They’re often called crack houses—even if, these days, the drug of choice for many is crystal meth. Nearly all the London, Ontario, crack-house residents I interviewed for this article are addicted to one substance or the other.
Canada’s housing safety net includes shelters and regulated group homes. But the addicts I met are personae non gratae at these facilities—typically because they refuse to stop using. For all their squalor, crack houses represent a last kick at the housing can, after which the only option is the bridge: sleep under it, or jump off it.

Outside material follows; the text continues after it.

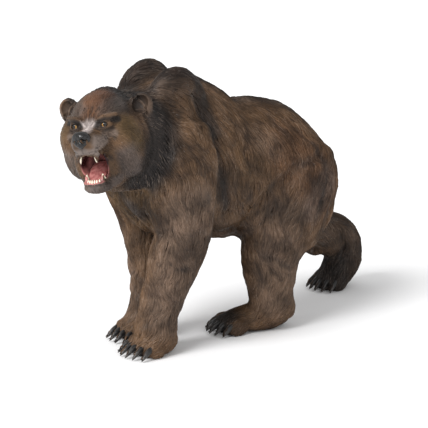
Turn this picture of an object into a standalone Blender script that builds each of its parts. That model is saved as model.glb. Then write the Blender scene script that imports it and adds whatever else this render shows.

In Ontario, an addict’s monthly disability allowance usually is managed by a government trustee, who pays a caregiver up to $489 a month to deliver the necessities of life. Here in London, that caregiver is an eccentric middle-aged former addict named Keith Charles. On about $14 per person per day, he somehow manages to provide residents with three square meals, toiletries, and an endless supply of cigarettes, which he buys in massive plastic bags from a local First Nations reserve (name-brand smokes are reserved for special occasions).
Charles’s two units on Hilton Place (which were shut down in October, shortly after my visit) are straight out of Breaking Bad. Residents seem either manic or comatose, depending on the drug they’re using. Some sleep clutching their backpacks to protect what meagre possessions they haven’t pawned. The kitchens have been stripped of any metal or glass oddments that might help get drugs into a vein or lung. Joseph Couture, a local journalist who has been reporting on Charles and his crack houses for the last year, grabs my hand as it brushes against a couch. “Don’t touch,” he warns. “Everything is swarming with bedbugs.”
In the basement, we find a group of teenagers shooting up. It’s not clear who actually lives here and who’s just a pimp, dealer, or sex-trade worker. A lot of the users look underage. Because their stories are often contradictory, interviews prove difficult. (Addicts lie very casually; it’s part of the disease.)
Charles runs homes on Clarke Road, too, but the vibe at these buildings is different. The men are older, and, for the most part, their habits are less destructive, and their relationships less volatile. In good weather, they sit around the backyard, gossiping and smoking. One old man, slumped in a lawn chair, is weeping inconsolably. His wife of two decades died in June; she was a Tylenol addict. “I have nothing—nothing!” the man says in a soft, childlike voice. He appears to have a developmental disorder. According to Couture, he is one of only a few people here who don’t use drugs.
In the basement, among piles of stolen and donated junk, I meet Bill, who’s been bouncing around southern Ontario since the mid-1990s. His dad was a violent alcoholic, and by age twelve, so was Bill. Since then, Bill has lived the universal crack-house backstory of abuse, homelessness, and mental illness. He is slightly more functional than most of his cohabitants, so Charles pays him $10 a day to do odd jobs. On this evening, he mopes around, waiting for his money. Then he goes to meet his dealer.
These are severely damaged people surrounded by other severely damaged people. Even if Bill were to summon the will needed to overcome his addiction, he would still wake up the next day surrounded by a dozen other men whose entire lives are spent in anticipation of their next hit. It’s not a recipe for moral strength.
Until recently, experts followed something called the “Continuum of Care” approach, by which homeless individuals are provided with permanent housing only after they’ve achieved sobriety. But thanks in part to research conducted by the Mental Health Commission of Canada, that is changing. As the MHCC’s four-year “At Home” research project has demonstrated, even mentally ill, drug-addicted homeless people can make strides when they are placed in so-called scattered-site housing and work closely with case managers, away from other addicts.
As for Keith Charles, he is a controversial figure in London: In 2014, a resident in one of his homes died in a fire, likely after falling asleep with a lit cigarette. In much of the sensationalistic coverage that followed, Charles was portrayed as a heartless crack-house profiteer. But how many Canadians would be willing to spend their lives bringing grilled chicken and toilet paper into drug dens? The business of helping these addicts is hard and unsentimental. As Couture has concluded from his extensive reporting, the only reason Charles took on this work was that no one else would.
That must change. The evidence seems clear that a government-funded, housing-first strategy offers the best hope for addicts such as these. In a civilized country, even the most damaged souls should have options that extend beyond a drug den and a bridge.
This appeared in the January/February 2016 issue.